For Rivian, the deal also solves a downstream problem that every automaker will eventually face: what to do with warranty returns, engineering mules, and early high-mileage packs that still have plenty of cycle life left in them. Instead of heading straight to recycling, those packs now have a paying second home at Redwood.
Straubel spent 15 years as Tesla’s CTO before leaving in 2019 to focus on Redwood, which he founded in 2017 as a battery recycling startup. Over the past year, the company has aggressively repositioned itself as an energy storage player, launching the Redwood Energy division in mid-2025 and raising another $350 million in October to scale the business.
“Electricity demand is accelerating faster than the grid can expand, posing a constraint on industrial growth,” Straubel said. “At the same time, the massive amount of domestic battery assets already in the U.S. market represents a strategic energy resource.”
The Rivian announcement lands on top of a growing stack of automaker partnerships. Last summer, Redwood signed an MOU with General Motors to repurpose GM’s EV batteries into grid-scale storage. Together with the Crusoe deployment in Nevada, it gives Redwood something unusual in the U.S. energy storage market: a feedstock of domestic batteries and a set of anchor customers willing to take delivery.
The companies also cite the scale of the opportunity. The U.S. will need more than 600 GWh of storage by 2030 to handle peak demand and the AI-driven load surge — a number Redwood compares to running the Hoover Dam flat-out for two months.

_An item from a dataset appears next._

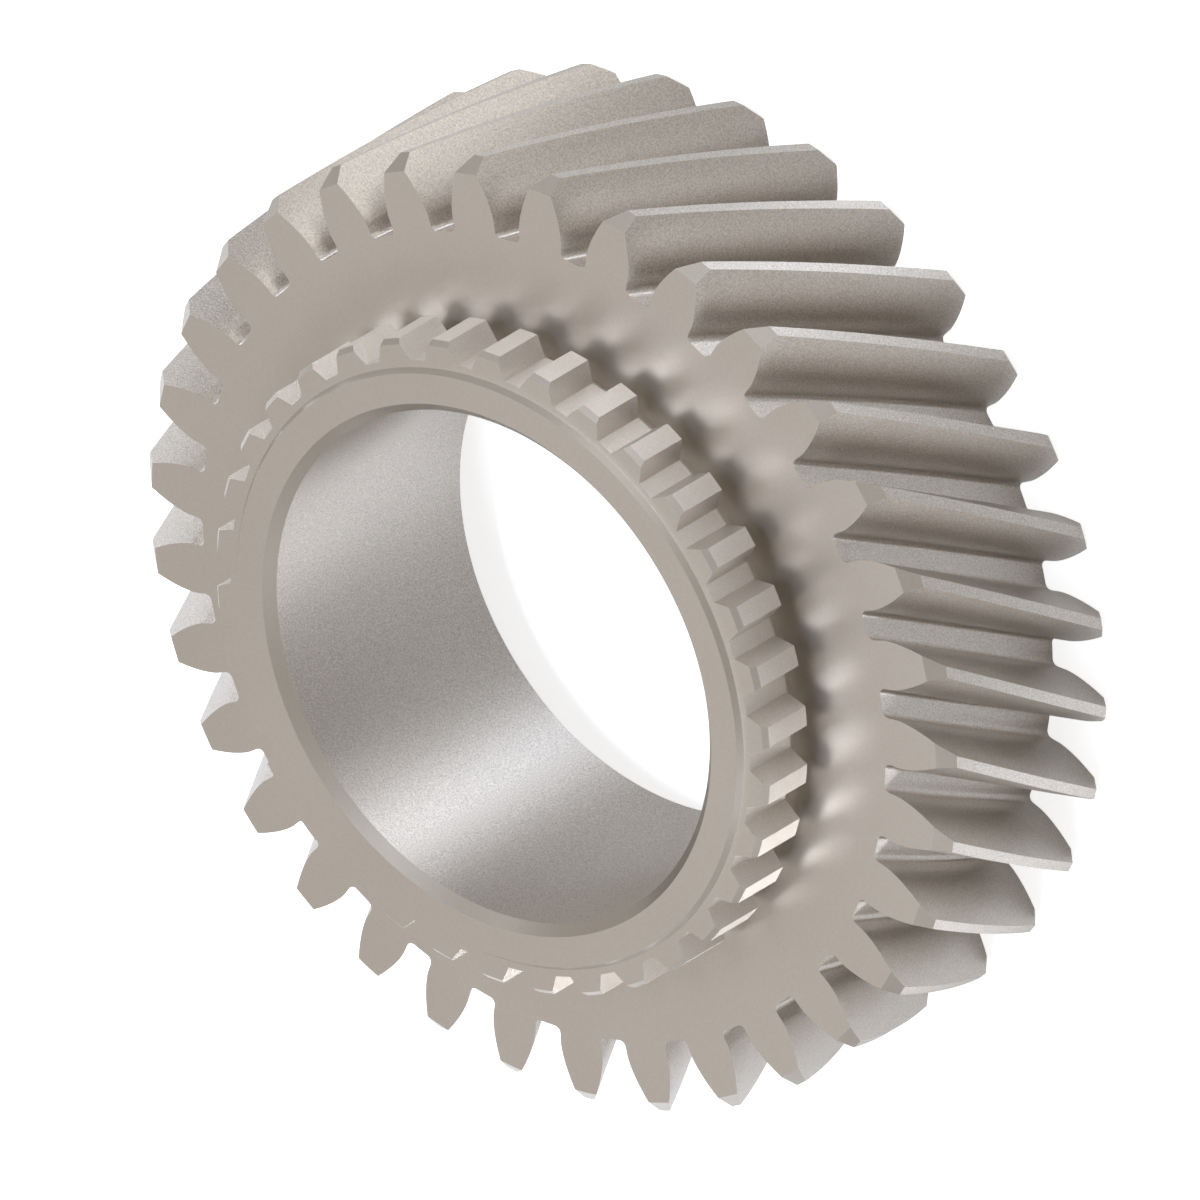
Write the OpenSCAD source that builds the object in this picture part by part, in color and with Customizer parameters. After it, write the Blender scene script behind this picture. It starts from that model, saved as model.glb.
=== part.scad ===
// Helical gear wheel with a straight toothed clutch ring, cut from one turned blank.
// The wheel lies on its back face with its axis upright.
// The origin is on the axis in the plane of the back face.
// Lengths are in millimetres and angles in degrees.

/* [Helical teeth] */
// number of helical teeth around the rim
gear_teeth = 33; // [30:1:40]
// module measured square to a tooth
normal_module = 2.25; // [2.1:0.05:2.6]
// right-hand helix angle at the pitch circle
helix_angle = 29.3; // [20:0.1:35]
// pressure angle measured square to a tooth
pressure_angle = 20; // [16:0.5:23]
// tooth thickness along the pitch circle
tooth_thickness = 3.17; // [2.7:0.01:4]
// height of a tooth above the pitch circle
addendum = 2.23; // [1.6:0.01:2.5]
// depth of a tooth gap below the pitch circle
dedendum = 4.74; // [3:0.01:5.2]
// fillet at the foot of a tooth
root_fillet = 0.6; // [0.3:0.05:0.9]
// chamfer turned on the tooth tips at both ends
tip_chamfer = 1.3; // [0.5:0.1:2]

/* [Rim and web] */
// width of the toothed rim
rim_w = 23.4; // [16:0.1:32]
// wall left under the tooth gaps, around the back recess
rim_wall = 3.8; // [2:0.1:6]
// depth of the turned recess in the back
recess_depth = 4; // [2:0.1:8]
// chamfer on the edge of the back recess
recess_chamfer = 0.5; // [0.2:0.1:1]

/* [Clutch ring] */
// number of straight clutch teeth
clutch_teeth = 34; // [26:1:42]
// diameter over the clutch teeth
clutch_tip_d = 61.36; // [60.6:0.02:64]
// diameter at the floor of the clutch tooth gaps
clutch_root_d = 57.58; // [56.8:0.02:58.6]
// width of a clutch tooth at its tip
clutch_tip_w = 1.87; // [1:0.01:2.4]
// width of a clutch tooth at its foot
clutch_root_w = 3.67; // [2.6:0.01:4]
// length of the clutch teeth along the axis
clutch_w = 5.66; // [3:0.01:9]
// chamfer turned on the clutch tooth tips
clutch_chamfer = 0.45; // [0.2:0.05:0.7]
// diameter of the neck between the web and the clutch teeth
neck_d = 55.3; // [53:0.1:56.6]
// length of the neck
neck_h = 1.86; // [1:0.01:4]

/* [Hub] */
// bore of the hub
bore_d = 48; // [40:0.1:49]
// chamfer at both ends of the bore
bore_chamfer = 0.9; // [0.3:0.1:1.2]
// diameter of the hub face, measured at the foot of its bevel
hub_face_d = 56.26; // [54:0.02:56.7]
// height of the hub face above the clutch teeth
hub_face_h = 0.48; // [0.2:0.01:1]
// bevel around the hub face
hub_bevel = 0.4; // [0.1:0.05:0.8]

/* [Hidden] */

steel = [0.7, 0.66, 0.62];
// angle of the first clutch tooth, where a helical tooth is at zero in the front face of the rim
clutch_turn = 8.43;
// straight pieces in an involute flank, in a root fillet, and along the helix
flank_steps = 4;
fillet_steps = 3;
helix_steps = 5;
// how far a cutting or joining shape runs past the face it meets
overrun = 0.5;
$fn = 144;

gear_pitch = 360 / gear_teeth;
pitch_r = gear_teeth * normal_module / cos(helix_angle) / 2;
tip_r = pitch_r + addendum;
root_r = pitch_r - dedendum;
transverse_angle = atan(tan(pressure_angle) / cos(helix_angle));
base_r = pitch_r * cos(transverse_angle);
twist_angle = rim_w * tan(helix_angle) / pitch_r * 180 / PI;
foot_r = root_r + root_fillet;
roll_start = base_r < foot_r ? sqrt(pow(foot_r / base_r, 2) - 1) : 0;
roll_end = sqrt(pow(tip_r / base_r, 2) - 1);

bore_r = bore_d / 2;
recess_r = root_r - rim_wall;
neck_top = rim_w + neck_h;
clutch_top = neck_top + clutch_w;
hub_top = clutch_top + hub_face_h;

// angle between the start of an involute and the point where its pressure angle is a
function involute(a) = tan(a) * 180 / PI - a;

// half of the angle that a tooth takes up at radius r
function half_tooth(r) =
    tooth_thickness / pitch_r * 90 / PI + involute(transverse_angle) - involute(acos(min(1, base_r / r)));

function polar(r, a) = [r * cos(a), r * sin(a)];

// radius reached on the involute after a roll given as a tangent
function roll_r(roll) = base_r * sqrt(1 + roll * roll);

// fillet from the root circle up to the flank, on the side of a tooth with positive angles
function fillet_points() =
    let (centre_a = half_tooth(foot_r) + root_fillet / foot_r * 180 / PI)
    [for (i = [0:fillet_steps])
        polar(foot_r, centre_a) - root_fillet * polar(1, centre_a + 90 * i / fillet_steps)];

// involute flank from the fillet, or from the base circle, up to the tip
function flank_points() =
    [for (i = [base_r > foot_r ? 0 : 1:flank_steps])
        let (r = roll_r(roll_start + (roll_end - roll_start) * i / flank_steps))
        polar(r, half_tooth(r))];

// one side of a tooth from root to tip, then the other side from tip to root
function tooth_points() =
    let (side = concat(fillet_points(), flank_points()), last = len(side) - 1)
    concat([for (p = side) [p.x, -p.y]], [for (i = [last:-1:0]) side[i]]);

// point p turned about the axis by angle a
function turned(p, a) = [p.x * cos(a) - p.y * sin(a), p.x * sin(a) + p.y * cos(a)];

// outline of all the helical teeth, cut square to the axis
module gear_outline() {
    tooth = tooth_points();
    polygon([for (k = [0:gear_teeth - 1], p = tooth) turned(p, k * gear_pitch)]);
}

// the toothed rim: the outline drawn up along the helix, within two turned cones that chamfer the tips
module helical_rim() {
    intersection() {
        rotate(-twist_angle)
            linear_extrude(height = rim_w, twist = -twist_angle, slices = helix_steps)
                gear_outline();
        rotate_extrude()
            polygon([
                [0, 0],
                [tip_r - tip_chamfer, 0],
                [tip_r + overrun, tip_chamfer + overrun],
                [tip_r + overrun, rim_w - tip_chamfer - overrun],
                [tip_r - tip_chamfer, rim_w],
                [0, rim_w]
            ]);
    }
}

// straight clutch teeth that taper from foot to tip, around the disc they stand on
module clutch_outline() {
    tip_x = clutch_tip_d / 2;
    foot_x = sqrt(pow(clutch_root_d / 2, 2) - pow(clutch_root_w / 2, 2));
    circle(d = clutch_root_d);
    for (k = [0:clutch_teeth - 1])
        rotate(clutch_turn + k * 360 / clutch_teeth)
            polygon([
                [bore_r, -clutch_root_w / 2],
                [foot_x, -clutch_root_w / 2],
                [tip_x, -clutch_tip_w / 2],
                [tip_x + overrun, -clutch_tip_w / 2],
                [tip_x + overrun, clutch_tip_w / 2],
                [tip_x, clutch_tip_w / 2],
                [foot_x, clutch_root_w / 2],
                [bore_r, clutch_root_w / 2]
            ]);
}

// the clutch ring, with its tips turned and chamfered at the front
module clutch_ring() {
    tip = clutch_tip_d / 2;
    intersection() {
        translate([0, 0, neck_top])
            linear_extrude(height = clutch_w)
                clutch_outline();
        rotate_extrude()
            polygon([
                [0, neck_top - overrun],
                [tip, neck_top - overrun],
                [tip, clutch_top - clutch_chamfer],
                [tip - clutch_chamfer, clutch_top],
                [0, clutch_top]
            ]);
    }
}

// neck behind the clutch teeth
module neck() {
    translate([0, 0, rim_w - overrun])
        cylinder(d = neck_d, h = neck_h + 2 * overrun);
}

// bevelled hub face that stands just above the clutch teeth
module hub_face() {
    translate([0, 0, clutch_top - overrun])
        cylinder(d = hub_face_d, h = overrun);
    translate([0, 0, clutch_top])
        cylinder(d1 = hub_face_d, d2 = hub_face_d - 2 * hub_bevel, h = hub_face_h);
}

// bore with a chamfer at each end
module bore() {
    rotate_extrude()
        polygon([
            [0, -overrun],
            [bore_r + bore_chamfer, -overrun],
            [bore_r + bore_chamfer, recess_depth],
            [bore_r, recess_depth + bore_chamfer],
            [bore_r, hub_top - bore_chamfer],
            [bore_r + bore_chamfer, hub_top],
            [bore_r + bore_chamfer, hub_top + overrun],
            [0, hub_top + overrun]
        ]);
}

// shallow recess turned in the back, with a chamfered edge
module back_recess() {
    rotate_extrude()
        polygon([
            [0, -overrun],
            [recess_r + recess_chamfer, -overrun],
            [recess_r + recess_chamfer, 0],
            [recess_r, recess_chamfer],
            [recess_r, recess_depth],
            [0, recess_depth]
        ]);
}

module gear_wheel() {
    color(steel)
        difference() {
            union() {
                helical_rim();
                neck();
                clutch_ring();
                hub_face();
            }
            back_recess();
            bore();
        }
}

gear_wheel();
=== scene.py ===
"""Looks of the gear wheel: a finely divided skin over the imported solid, its steel, studio and camera."""

import logging
import math
from dataclasses import dataclass, field
from enum import Enum

import bmesh
import bpy
from mathutils import Matrix, Vector


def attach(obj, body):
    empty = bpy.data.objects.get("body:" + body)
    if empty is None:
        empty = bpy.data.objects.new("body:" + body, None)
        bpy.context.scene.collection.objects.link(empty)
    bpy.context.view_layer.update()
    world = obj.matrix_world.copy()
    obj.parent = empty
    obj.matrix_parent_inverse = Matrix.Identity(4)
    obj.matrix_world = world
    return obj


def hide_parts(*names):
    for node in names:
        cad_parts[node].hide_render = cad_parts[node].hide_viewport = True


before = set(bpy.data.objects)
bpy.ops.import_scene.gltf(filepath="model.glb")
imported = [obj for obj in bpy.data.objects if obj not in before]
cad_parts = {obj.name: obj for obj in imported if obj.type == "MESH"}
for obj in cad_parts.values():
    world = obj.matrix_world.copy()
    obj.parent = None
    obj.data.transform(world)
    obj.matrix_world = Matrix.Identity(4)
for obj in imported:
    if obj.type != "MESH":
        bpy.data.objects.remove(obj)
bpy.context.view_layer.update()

LOG = logging.getLogger("gear_wheel")
MM = 0.001
# Height in metres of the point that the lamps aim at.
MIDDLE_HEIGHT = 0.015
# Two vertices closer than this are one, in the millimetres of the skin.
WELD = 1e-4
AXIS = Vector((0.0, 0.0, 1.0))
CENTRE = Vector((0.0, 0.0, 0.0))
# The turn, in full turns, that draws light out across the cutting marks.
ACROSS_THE_MARKS = 0.25
# How far a normal leans along the axis: a wall leans less than UPRIGHT, a helical flank less than FLANK.
UPRIGHT = 0.4
FLANK = 0.6
# Nearly all of a noise texture lies between these two values.
NOISE_LOW, NOISE_HIGH = 0.3, 0.7
WARM = (1.0, 0.93, 0.84)
COOL = (0.86, 0.91, 1.0)
BLUE = (0.76, 0.85, 1.0)

Point = tuple[float, float]


class Surface(Enum):
    """Kinds of machined surface; the values are the wheel's material slots."""

    FACED = 0
    TURNED = 1
    MILLED = 2
    HOBBED = 3
    POLISHED = 4


class Cut(Enum):
    """Which way a ring of teeth is drawn along the axis."""

    HELICAL = "helical"
    STRAIGHT = "straight"


def polar(radius: float, angle: float) -> Point:
    """Returns the point at a radius and an angle in radians."""
    return radius * math.cos(angle), radius * math.sin(angle)


def involute(angle: float) -> float:
    """Returns the involute function of a pressure angle in radians."""
    return math.tan(angle) - angle


def arc(radius: float, start: float, end: float, steps: int) -> list[Point]:
    """Points along an arc about the axis.

    Args:
        radius: radius of the arc in millimetres.
        start: first angle in radians.
        end: last angle in radians.
        steps: number of straight pieces.

    Returns:
        The points, both ends included.
    """
    return [polar(radius, start + (end - start) * i / steps) for i in range(steps + 1)]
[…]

This is a smart deal for both sides, and it’s another datapoint in a trend that’s becoming hard to ignore: second-life EV batteries are turning into a real business, not just a sustainability talking point.
Rivian gets two things it actually needs. Cheaper, more predictable electricity at Normal as it scales R2 production at the plant, and a home for aging packs that doesn’t force it to eat a recycling bill. Redwood gets a reference customer in an auto plant, a much harder sell than powering a data center, and a new supply of packs from a carmaker whose fleet is now old enough to generate meaningful second-life volumes.
The more interesting question is what this says about the energy storage market. Straubel’s argument is that the grid can’t wait five years for new stationary cells, and there are already hundreds of gigawatt-hours of battery capacity sitting in or coming out of cars that can be stood up in months, not years. If he’s right, and the Crusoe project is a strong proof point, the companies with an automaker Rolodex and pack-management software are going to capture a disproportionate share of the near-term storage buildout. Tesla has been running Megapack as a first-life business. Redwood is quietly building a parallel market in second-life, and it’s pulling Rivian and GM along with it.
The 10 MWh Normal deployment is a pilot. The interesting number will be how fast it scales.